Actually, all he had to do was report them to the Senate on his disclosure forms. But instead, Stevens, caught up in a sprawling Alaska corruption scandal, sat scowling and grumbling in the defendant's chair yesterday as he listened to opening arguments that, in a way, echoed the class-warfare themes of the campaign trail. Prosecutor Brenda Morris portrayed Stevens as a man of privileged tastes foreign to the 16 jurors.
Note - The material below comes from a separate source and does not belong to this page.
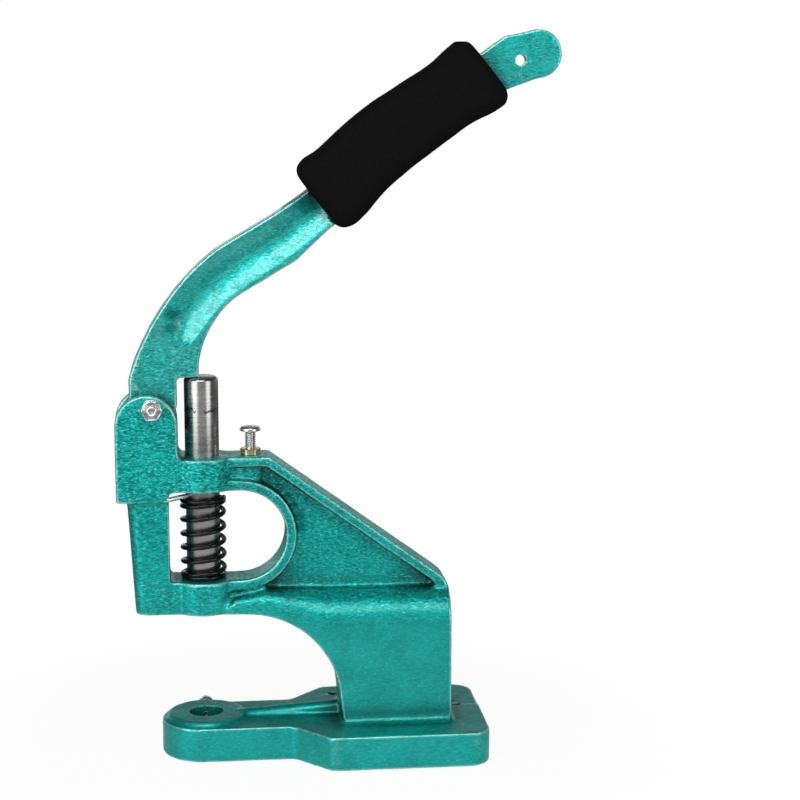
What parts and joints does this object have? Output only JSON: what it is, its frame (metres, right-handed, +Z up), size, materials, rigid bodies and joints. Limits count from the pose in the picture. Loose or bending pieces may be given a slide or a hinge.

In response, Sullivan, counsel to Ollie North and Henry Cisneros, portrayed the former Senate president pro tempore as the very model of the average guy ...
"You won't find him at the art gallery" on days off, Sullivan assured the jurors. "He'll put on boots and go out in the woods." Sullivan even tried the creative argument that his client sided with labor unions over big oil. "To heck with them!" Sullivan recalled the former Senate Commerce Committee chairman saying of his beloved energy companies ...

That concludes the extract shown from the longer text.